===== Data section =====

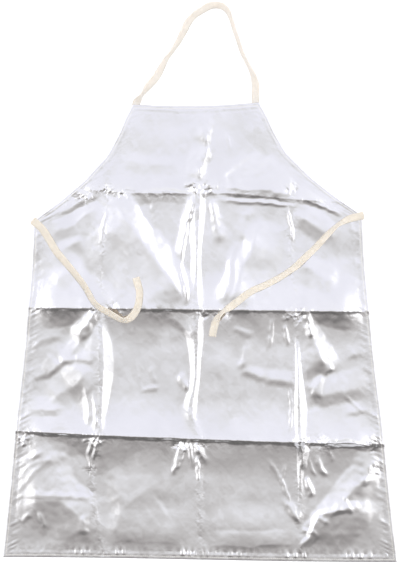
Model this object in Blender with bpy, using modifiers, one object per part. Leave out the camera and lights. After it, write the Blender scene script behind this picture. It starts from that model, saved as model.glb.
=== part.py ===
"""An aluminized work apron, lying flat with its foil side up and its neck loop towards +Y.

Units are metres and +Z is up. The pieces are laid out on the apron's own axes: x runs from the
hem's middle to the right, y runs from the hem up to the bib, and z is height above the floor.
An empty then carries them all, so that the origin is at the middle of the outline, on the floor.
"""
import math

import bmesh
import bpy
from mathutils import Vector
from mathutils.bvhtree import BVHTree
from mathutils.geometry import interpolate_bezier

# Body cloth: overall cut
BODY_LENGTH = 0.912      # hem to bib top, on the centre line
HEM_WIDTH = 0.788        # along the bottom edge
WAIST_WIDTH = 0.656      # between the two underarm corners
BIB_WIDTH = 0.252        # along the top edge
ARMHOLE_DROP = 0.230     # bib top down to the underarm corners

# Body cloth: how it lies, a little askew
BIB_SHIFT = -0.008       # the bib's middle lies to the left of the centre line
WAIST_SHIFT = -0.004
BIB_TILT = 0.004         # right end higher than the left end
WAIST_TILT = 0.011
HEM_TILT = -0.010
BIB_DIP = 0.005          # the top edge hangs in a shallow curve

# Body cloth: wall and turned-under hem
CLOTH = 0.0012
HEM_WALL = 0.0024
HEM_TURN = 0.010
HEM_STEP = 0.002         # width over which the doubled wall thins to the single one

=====

- Given request
Give back the whole listing, word for word.

- Task output
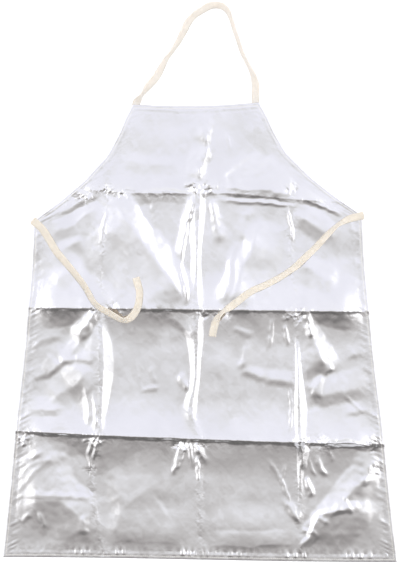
Model this object in Blender with bpy, using modifiers, one object per part. Leave out the camera and lights. After it, write the Blender scene script behind this picture. It starts from that model, saved as model.glb.
=== part.py ===
"""An aluminized work apron, lying flat with its foil side up and its neck loop towards +Y.

Units are metres and +Z is up. The pieces are laid out on the apron's own axes: x runs from the
hem's middle to the right, y runs from the hem up to the bib, and z is height above the floor.
An empty then carries them all, so that the origin is at the middle of the outline, on the floor.
"""
import math

import bmesh
import bpy
from mathutils import Vector
from mathutils.bvhtree import BVHTree
from mathutils.geometry import interpolate_bezier

# Body cloth: overall cut
BODY_LENGTH = 0.912      # hem to bib top, on the centre line
HEM_WIDTH = 0.788        # along the bottom edge
WAIST_WIDTH = 0.656      # between the two underarm corners
BIB_WIDTH = 0.252        # along the top edge
ARMHOLE_DROP = 0.230     # bib top down to the underarm corners

# Body cloth: how it lies, a little askew
BIB_SHIFT = -0.008       # the bib's middle lies to the left of the centre line
WAIST_SHIFT = -0.004
BIB_TILT = 0.004         # right end higher than the left end
WAIST_TILT = 0.011
HEM_TILT = -0.010
BIB_DIP = 0.005          # the top edge hangs in a shallow curve

# Body cloth: wall and turned-under hem
CLOTH = 0.0012
HEM_WALL = 0.0024
HEM_TURN = 0.010
HEM_STEP = 0.002         # width over which the doubled wall thins to the single one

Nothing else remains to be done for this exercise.